Following the prison break, in the early hours of May 13, thousands of residents began to gather in Andijan’s central Bobur Square to protest what they saw as an unfair trial and the wider economic and political injustices in the country. Many expected that Uzbek government officials, including even President Karimov himself, might come to address the throng.
But in the morning on May 13, Uzbek security forces fired machine guns into the crowd from armored personnel carriers (APCs) and sniper positions above the square without warning. Surrounded, protesters were unable to escape. Troops blocked off the square and opened fire, killing and wounding unarmed civilians en masse. Security forces later swept through the area and executed some of the wounded where they lay. The massacre lasted hours.
As U.N. High Commissioner for Human Rights at the time, I first called for an independent investigation into the Andijan events on May 18, five days after the killings took place. The report by my office in the immediate aftermath concluded that “consistent, credible eyewitness testimony strongly suggests that military and security forces committed grave human rights violations in Andijan,” even a “mass killing.” The report was based on interviews with eyewitnesses in neighboring Kyrgyzstan, where some of the survivors had fled immediately after the violence.
The events in Andijan initially attracted widespread international condemnation. In addition to my office, other U.N. bodies — as well as the European Union, the United States, the Organization for Security and Co-operation in Europe (OSCE), and the NATO Council — condemned the response by Uzbek security forces and called for an independent international investigation into the events, demanding unhindered access.

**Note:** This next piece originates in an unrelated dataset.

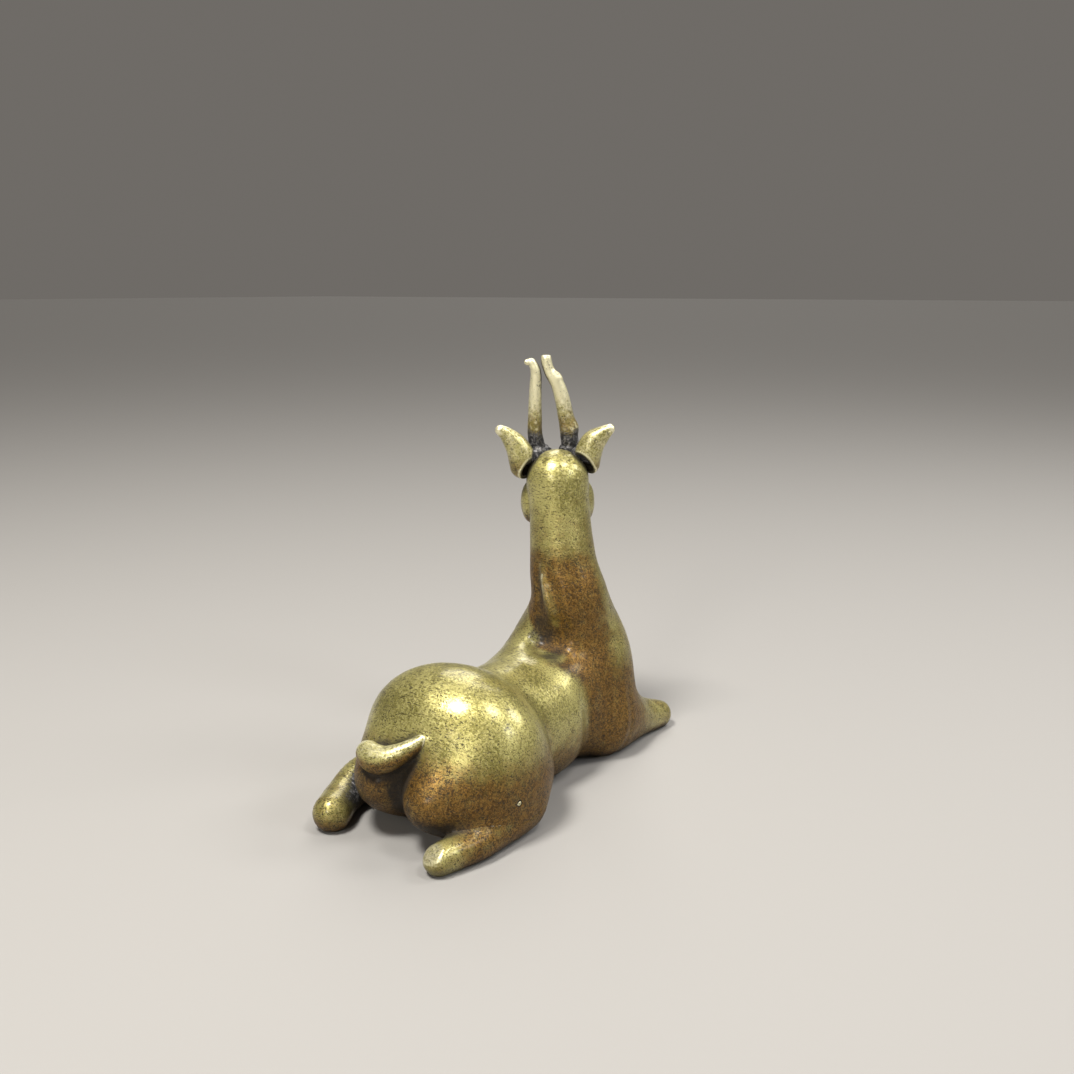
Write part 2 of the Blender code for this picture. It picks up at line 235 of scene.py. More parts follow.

After the Uzbek government adamantly rejected these calls and refused to cooperate with the international community, the EU imposed sanctions on Uzbekistan, including an EU-wide visa ban for high-ranking officials “directly responsible for the indiscriminate and disproportionate use of force in Andijan,” and an embargo on arms exports to the country. The United States didn’t go that far, but it did further tighten restrictions it had placed on military assistance.
But the pressure wasn’t enough — and Karimov didn’t budge.
In the years that followed, condemnation subsided and the outside world seemed as anxious to move on and forget the massacre as the regime did. Within a couple years — without giving the sanctions any chance to have serious impact — the EU eased and then dropped its economic restrictions. Germany was a key actor in the phasing out of sanctions, seeking to hold on to its military base in the town of Termez. The United States didn’t stand firm either. In 2012, keen to maintain good relations with Karimov in order to receive his assistance in transiting supplies in and out of neighboring Afghanistan, the Obama administration waived all restrictions on military assistance even as Uzbekistan’s rights record continued to worsen: Ever more political prisoners were hauled into jails and labor camps, where torture is systematic.
In short, the Uzbek government got away with mass murder because, as is often the case, interests prevailed over principles, and the world was willing to forget the victims in order to work with the killers. It’s the worst lesson possible for aspiring tyrants.
Still, it’s never too late to change that message and start sending the right signal to Karimov and other murderous autocrats. Those responsible for these kinds of atrocities should be forever afraid that the time for reckoning will come. Given the appalling human rights situation that remains in the country — no media freedom, political opposition is forbidden, thousands of political prisoners are imprisoned, the security services use systematic torture, and slave labor is used in the cotton fields — a coordinated international response remains urgent.
Members of the U.N. Human Rights Council should mark the 10th anniversary of the Andijan massacre by establishing a special rapporteur on the human rights situation in Uzbekistan to hold the government accountable for ongoing, egregious abuses and to ensure sustained scrutiny. It’s role would be similar to the one for North Korea.
It may seem a small measure in the overall scheme of things, but for a country so averse to independent scrutiny, such a mechanism would place consistent and public pressure on Tashkent to account for its abuses. It would also be a modest corrective to the injustice done to the victims of Andijan and send a crucial message of support to the millions of other Uzbeks whose human rights have been denied these past 10 years.